§ **GOAL**
Exactly the lines from the one containing "1.0, zafu, cord_cloth)" through the one containing "bpy.data.objects.remove(obj)" must be returned; include both ends and nothing else.

§ **DATASET RECORDS**
========================================

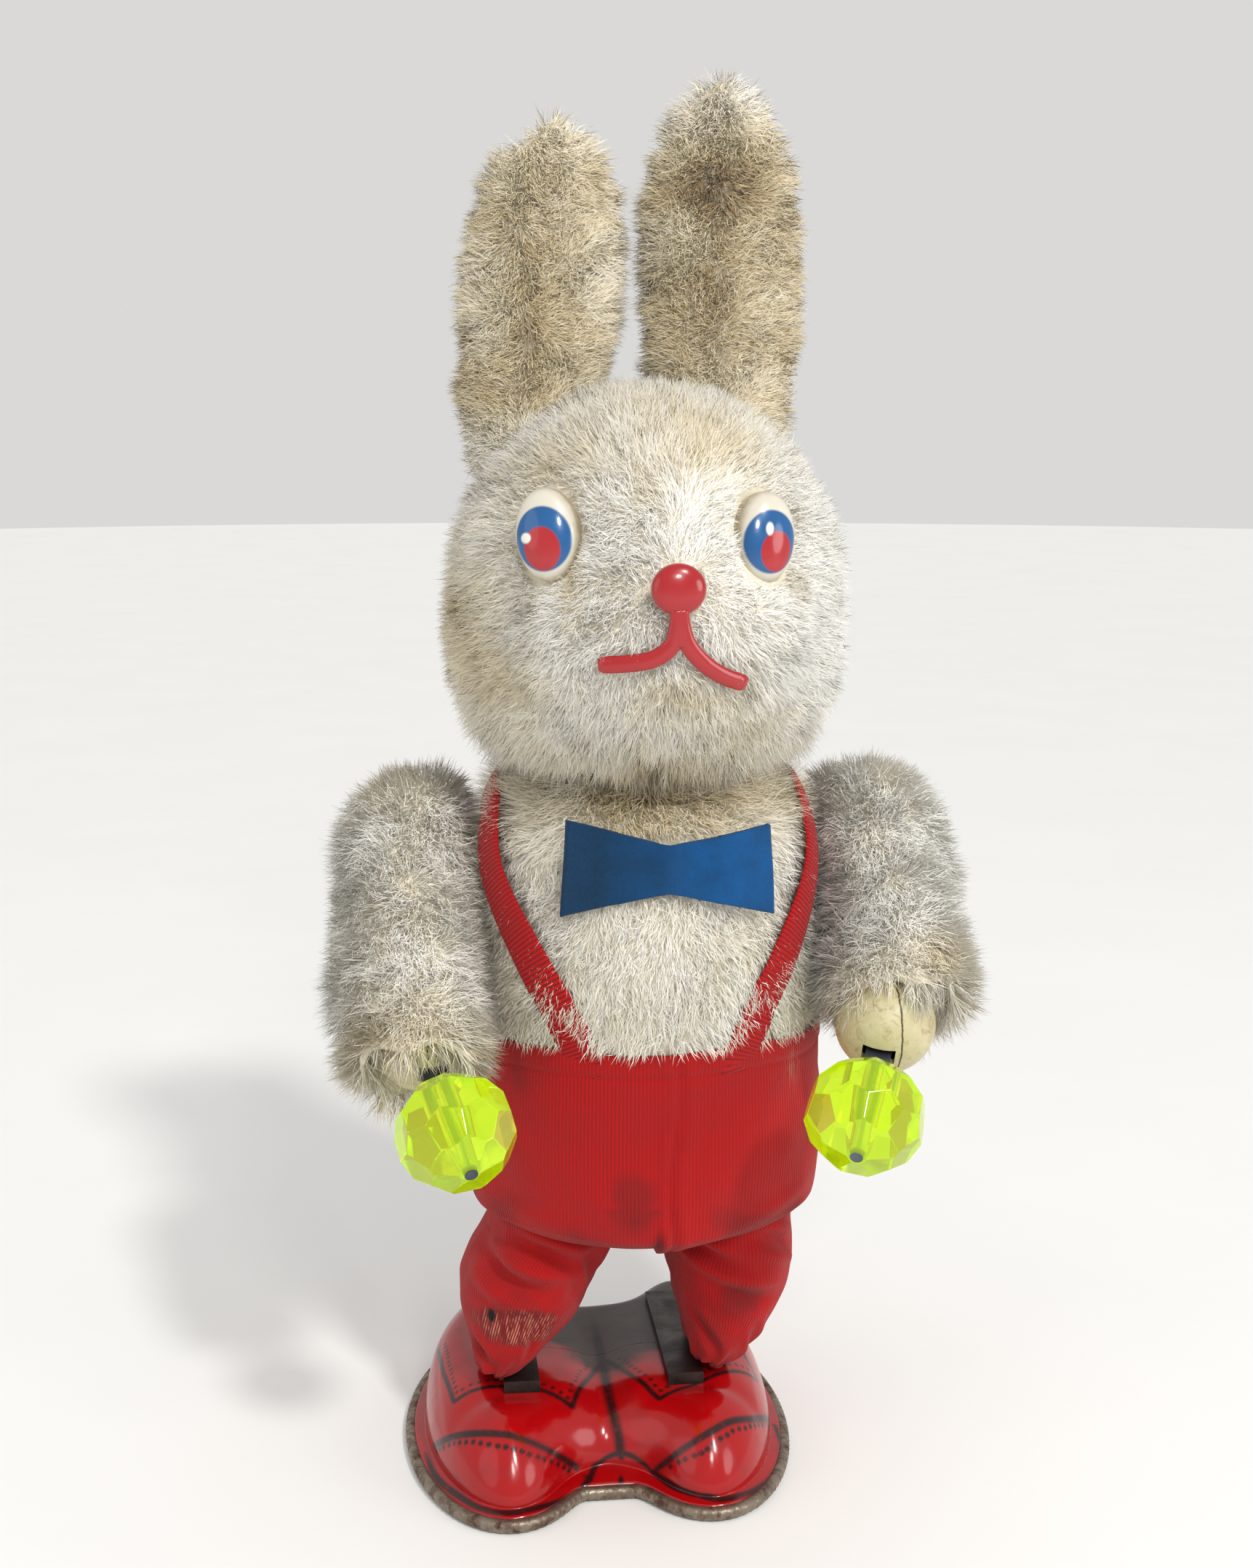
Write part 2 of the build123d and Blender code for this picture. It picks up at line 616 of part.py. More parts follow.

========================================

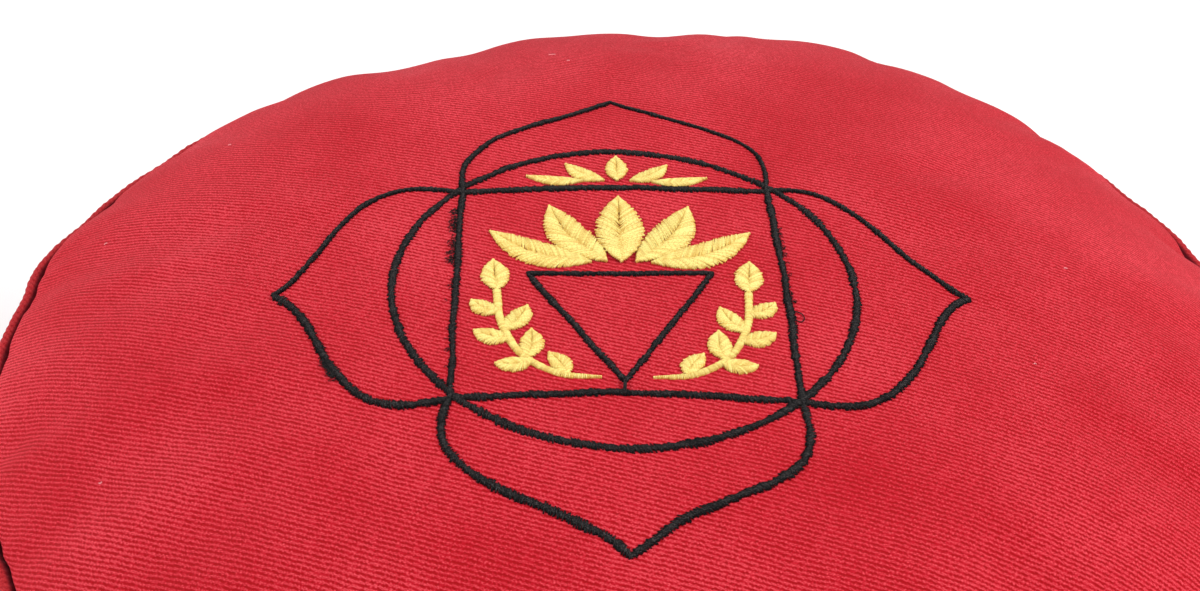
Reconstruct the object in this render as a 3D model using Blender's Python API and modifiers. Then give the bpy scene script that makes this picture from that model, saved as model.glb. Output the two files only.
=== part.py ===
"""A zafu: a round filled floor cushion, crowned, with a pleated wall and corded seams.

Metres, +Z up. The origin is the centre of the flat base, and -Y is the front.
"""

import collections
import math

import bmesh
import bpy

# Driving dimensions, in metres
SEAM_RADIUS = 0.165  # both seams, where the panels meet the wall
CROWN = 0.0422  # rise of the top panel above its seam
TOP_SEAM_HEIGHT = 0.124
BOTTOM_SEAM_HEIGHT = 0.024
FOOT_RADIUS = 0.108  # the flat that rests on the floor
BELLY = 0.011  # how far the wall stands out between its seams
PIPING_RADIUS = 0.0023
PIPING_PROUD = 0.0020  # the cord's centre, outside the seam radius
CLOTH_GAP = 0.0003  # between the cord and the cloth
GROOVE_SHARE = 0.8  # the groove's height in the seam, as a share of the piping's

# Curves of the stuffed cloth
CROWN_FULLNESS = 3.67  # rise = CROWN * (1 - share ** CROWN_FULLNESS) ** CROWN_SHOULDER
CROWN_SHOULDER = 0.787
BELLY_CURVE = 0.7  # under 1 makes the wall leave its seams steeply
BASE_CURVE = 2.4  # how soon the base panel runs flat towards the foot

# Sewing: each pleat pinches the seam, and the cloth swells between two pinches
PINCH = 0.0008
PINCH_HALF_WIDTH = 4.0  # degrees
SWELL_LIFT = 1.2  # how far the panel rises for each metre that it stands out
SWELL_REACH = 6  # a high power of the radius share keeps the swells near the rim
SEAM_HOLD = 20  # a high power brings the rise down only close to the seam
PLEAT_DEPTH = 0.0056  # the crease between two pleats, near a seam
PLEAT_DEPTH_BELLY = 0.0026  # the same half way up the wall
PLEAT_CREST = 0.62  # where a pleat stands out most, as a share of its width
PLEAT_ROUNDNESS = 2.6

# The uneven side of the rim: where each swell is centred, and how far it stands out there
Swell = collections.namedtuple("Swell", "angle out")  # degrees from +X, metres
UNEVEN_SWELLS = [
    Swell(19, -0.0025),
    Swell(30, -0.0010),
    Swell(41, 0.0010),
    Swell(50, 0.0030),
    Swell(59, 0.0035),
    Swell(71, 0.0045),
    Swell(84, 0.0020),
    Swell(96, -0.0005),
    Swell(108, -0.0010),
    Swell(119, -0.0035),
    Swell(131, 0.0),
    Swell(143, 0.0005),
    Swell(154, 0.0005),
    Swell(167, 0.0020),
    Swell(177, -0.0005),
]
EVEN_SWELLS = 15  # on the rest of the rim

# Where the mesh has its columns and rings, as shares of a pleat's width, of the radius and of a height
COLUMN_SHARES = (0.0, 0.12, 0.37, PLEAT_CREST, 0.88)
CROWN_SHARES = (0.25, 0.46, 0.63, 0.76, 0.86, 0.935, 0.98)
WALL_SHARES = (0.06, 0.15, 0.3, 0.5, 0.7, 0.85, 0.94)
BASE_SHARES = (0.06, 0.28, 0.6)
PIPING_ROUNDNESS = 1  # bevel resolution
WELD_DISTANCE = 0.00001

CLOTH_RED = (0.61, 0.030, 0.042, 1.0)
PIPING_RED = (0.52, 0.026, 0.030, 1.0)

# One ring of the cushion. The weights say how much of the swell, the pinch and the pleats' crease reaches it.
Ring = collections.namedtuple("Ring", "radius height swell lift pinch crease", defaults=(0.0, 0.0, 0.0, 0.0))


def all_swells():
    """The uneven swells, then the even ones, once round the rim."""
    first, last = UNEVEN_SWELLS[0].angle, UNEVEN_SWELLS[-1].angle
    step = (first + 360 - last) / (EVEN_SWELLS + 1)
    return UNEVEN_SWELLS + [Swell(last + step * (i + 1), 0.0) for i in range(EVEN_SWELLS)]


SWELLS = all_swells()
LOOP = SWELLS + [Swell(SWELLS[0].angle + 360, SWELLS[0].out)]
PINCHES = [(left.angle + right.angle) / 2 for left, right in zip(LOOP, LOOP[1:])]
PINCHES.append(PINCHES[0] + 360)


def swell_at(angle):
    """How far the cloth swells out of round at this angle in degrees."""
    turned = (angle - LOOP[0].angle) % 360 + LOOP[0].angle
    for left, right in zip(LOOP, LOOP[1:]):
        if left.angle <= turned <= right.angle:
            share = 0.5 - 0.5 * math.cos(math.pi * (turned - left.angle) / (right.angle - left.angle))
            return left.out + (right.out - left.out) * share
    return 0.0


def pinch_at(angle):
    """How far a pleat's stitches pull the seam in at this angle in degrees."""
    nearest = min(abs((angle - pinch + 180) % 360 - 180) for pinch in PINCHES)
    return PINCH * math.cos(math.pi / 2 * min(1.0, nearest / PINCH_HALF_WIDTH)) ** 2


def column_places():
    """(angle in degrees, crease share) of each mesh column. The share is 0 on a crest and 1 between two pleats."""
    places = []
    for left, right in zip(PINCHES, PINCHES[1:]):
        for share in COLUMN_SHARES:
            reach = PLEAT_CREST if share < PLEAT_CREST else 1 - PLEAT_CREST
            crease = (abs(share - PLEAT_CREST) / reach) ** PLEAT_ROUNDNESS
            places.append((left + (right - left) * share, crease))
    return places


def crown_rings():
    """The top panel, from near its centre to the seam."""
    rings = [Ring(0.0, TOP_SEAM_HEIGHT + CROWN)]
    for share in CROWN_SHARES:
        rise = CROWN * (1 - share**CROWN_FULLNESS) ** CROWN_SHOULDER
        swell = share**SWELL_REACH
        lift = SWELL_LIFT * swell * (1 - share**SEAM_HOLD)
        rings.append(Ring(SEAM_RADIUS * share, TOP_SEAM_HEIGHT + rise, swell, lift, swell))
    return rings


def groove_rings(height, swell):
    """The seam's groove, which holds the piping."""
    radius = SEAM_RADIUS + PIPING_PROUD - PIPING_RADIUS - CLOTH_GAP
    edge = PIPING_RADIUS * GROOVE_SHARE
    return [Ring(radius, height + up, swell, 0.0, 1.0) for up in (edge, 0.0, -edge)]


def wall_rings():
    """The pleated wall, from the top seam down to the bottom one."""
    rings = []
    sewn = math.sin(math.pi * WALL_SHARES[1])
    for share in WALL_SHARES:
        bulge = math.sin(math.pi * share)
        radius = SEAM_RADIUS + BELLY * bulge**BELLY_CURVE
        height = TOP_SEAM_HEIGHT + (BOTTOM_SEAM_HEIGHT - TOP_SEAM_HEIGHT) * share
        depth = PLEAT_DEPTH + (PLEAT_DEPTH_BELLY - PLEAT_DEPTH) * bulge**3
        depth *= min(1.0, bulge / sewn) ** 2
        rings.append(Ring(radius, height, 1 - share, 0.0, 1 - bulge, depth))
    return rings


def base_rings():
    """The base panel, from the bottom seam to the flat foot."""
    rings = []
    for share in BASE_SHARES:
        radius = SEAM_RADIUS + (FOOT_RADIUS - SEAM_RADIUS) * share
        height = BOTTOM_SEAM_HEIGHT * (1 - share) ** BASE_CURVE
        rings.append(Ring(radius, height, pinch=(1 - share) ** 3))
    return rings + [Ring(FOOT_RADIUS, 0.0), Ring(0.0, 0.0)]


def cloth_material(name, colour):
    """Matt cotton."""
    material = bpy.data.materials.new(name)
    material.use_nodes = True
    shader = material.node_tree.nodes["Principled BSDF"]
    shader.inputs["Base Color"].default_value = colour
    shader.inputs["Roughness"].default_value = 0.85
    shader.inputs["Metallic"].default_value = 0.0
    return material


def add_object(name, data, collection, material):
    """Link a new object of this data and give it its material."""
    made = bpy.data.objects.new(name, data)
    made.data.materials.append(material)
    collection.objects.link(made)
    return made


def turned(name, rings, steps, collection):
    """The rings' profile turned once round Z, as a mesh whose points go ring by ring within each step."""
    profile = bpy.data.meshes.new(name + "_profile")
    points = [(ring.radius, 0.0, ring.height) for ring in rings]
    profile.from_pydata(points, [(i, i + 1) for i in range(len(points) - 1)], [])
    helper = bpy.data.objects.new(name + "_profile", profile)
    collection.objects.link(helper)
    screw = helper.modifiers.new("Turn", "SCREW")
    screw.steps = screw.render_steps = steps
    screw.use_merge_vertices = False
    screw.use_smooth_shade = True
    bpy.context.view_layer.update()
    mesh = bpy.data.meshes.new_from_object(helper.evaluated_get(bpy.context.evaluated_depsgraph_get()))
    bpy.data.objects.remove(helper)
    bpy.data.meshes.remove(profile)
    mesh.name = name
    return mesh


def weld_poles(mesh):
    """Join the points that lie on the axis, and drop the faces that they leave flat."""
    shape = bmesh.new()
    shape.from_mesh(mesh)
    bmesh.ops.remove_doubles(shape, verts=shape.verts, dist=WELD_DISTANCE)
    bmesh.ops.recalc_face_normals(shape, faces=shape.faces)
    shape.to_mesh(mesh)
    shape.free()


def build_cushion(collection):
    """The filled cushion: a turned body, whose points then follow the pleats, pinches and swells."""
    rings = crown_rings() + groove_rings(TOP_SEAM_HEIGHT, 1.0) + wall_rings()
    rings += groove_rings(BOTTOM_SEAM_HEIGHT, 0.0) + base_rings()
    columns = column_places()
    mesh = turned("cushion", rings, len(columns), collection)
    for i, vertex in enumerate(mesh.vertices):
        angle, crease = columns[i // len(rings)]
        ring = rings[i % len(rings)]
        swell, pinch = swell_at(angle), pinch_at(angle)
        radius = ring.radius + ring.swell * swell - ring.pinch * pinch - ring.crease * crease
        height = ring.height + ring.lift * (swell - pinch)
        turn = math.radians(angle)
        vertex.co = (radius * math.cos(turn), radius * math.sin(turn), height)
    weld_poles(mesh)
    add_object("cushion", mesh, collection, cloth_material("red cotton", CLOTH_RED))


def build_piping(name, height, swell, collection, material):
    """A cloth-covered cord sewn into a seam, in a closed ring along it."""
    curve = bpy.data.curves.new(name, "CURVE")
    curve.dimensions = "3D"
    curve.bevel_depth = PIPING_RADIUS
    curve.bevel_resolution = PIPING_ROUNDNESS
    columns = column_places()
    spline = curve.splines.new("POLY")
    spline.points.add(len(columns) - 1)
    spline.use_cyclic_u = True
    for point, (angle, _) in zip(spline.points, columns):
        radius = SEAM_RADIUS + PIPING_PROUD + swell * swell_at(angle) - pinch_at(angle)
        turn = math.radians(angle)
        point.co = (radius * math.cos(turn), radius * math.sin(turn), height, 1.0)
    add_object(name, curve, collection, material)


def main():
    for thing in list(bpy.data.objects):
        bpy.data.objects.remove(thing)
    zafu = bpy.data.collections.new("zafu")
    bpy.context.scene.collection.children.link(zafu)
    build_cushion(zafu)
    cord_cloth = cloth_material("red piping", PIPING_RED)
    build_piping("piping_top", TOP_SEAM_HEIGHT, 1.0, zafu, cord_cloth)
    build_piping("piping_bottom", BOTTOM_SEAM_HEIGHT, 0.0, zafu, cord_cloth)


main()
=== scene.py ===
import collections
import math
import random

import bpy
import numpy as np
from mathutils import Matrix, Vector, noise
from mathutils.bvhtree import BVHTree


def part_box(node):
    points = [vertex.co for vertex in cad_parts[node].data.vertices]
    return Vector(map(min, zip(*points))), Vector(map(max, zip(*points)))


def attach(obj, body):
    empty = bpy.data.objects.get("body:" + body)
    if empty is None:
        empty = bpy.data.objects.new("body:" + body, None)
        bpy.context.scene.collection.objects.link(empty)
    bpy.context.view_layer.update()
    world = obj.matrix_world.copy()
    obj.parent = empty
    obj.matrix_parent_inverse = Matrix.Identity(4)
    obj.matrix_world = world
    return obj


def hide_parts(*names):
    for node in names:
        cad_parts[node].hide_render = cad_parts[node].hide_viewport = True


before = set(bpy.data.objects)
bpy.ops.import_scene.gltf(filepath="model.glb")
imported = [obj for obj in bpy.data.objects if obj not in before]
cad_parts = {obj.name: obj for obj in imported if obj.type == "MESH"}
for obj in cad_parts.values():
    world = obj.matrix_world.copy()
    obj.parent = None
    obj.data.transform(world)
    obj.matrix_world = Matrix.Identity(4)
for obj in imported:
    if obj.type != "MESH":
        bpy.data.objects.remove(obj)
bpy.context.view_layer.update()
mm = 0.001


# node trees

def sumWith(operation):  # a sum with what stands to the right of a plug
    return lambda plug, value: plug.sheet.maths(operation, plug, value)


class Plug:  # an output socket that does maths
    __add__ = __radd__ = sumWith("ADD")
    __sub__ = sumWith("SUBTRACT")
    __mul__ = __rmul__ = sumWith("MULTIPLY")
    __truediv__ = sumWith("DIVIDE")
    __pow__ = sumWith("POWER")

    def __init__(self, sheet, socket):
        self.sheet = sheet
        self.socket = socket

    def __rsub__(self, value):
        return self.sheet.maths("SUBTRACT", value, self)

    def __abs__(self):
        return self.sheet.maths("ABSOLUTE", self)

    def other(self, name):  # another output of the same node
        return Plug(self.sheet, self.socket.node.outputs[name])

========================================

§ **FULL RESPONSE**
    build_piping("piping_top", TOP_SEAM_HEIGHT, 1.0, zafu, cord_cloth)
    build_piping("piping_bottom", BOTTOM_SEAM_HEIGHT, 0.0, zafu, cord_cloth)


main()
=== scene.py ===
import collections
import math
import random

import bpy
import numpy as np
from mathutils import Matrix, Vector, noise
from mathutils.bvhtree import BVHTree


def part_box(node):
    points = [vertex.co for vertex in cad_parts[node].data.vertices]
    return Vector(map(min, zip(*points))), Vector(map(max, zip(*points)))


def attach(obj, body):
    empty = bpy.data.objects.get("body:" + body)
    if empty is None:
        empty = bpy.data.objects.new("body:" + body, None)
        bpy.context.scene.collection.objects.link(empty)
    bpy.context.view_layer.update()
    world = obj.matrix_world.copy()
    obj.parent = empty
    obj.matrix_parent_inverse = Matrix.Identity(4)
    obj.matrix_world = world
    return obj


def hide_parts(*names):
    for node in names:
        cad_parts[node].hide_render = cad_parts[node].hide_viewport = True


before = set(bpy.data.objects)
bpy.ops.import_scene.gltf(filepath="model.glb")
imported = [obj for obj in bpy.data.objects if obj not in before]
cad_parts = {obj.name: obj for obj in imported if obj.type == "MESH"}
for obj in cad_parts.values():
    world = obj.matrix_world.copy()
    obj.parent = None
    obj.data.transform(world)
    obj.matrix_world = Matrix.Identity(4)
for obj in imported:
    if obj.type != "MESH":
        bpy.data.objects.remove(obj)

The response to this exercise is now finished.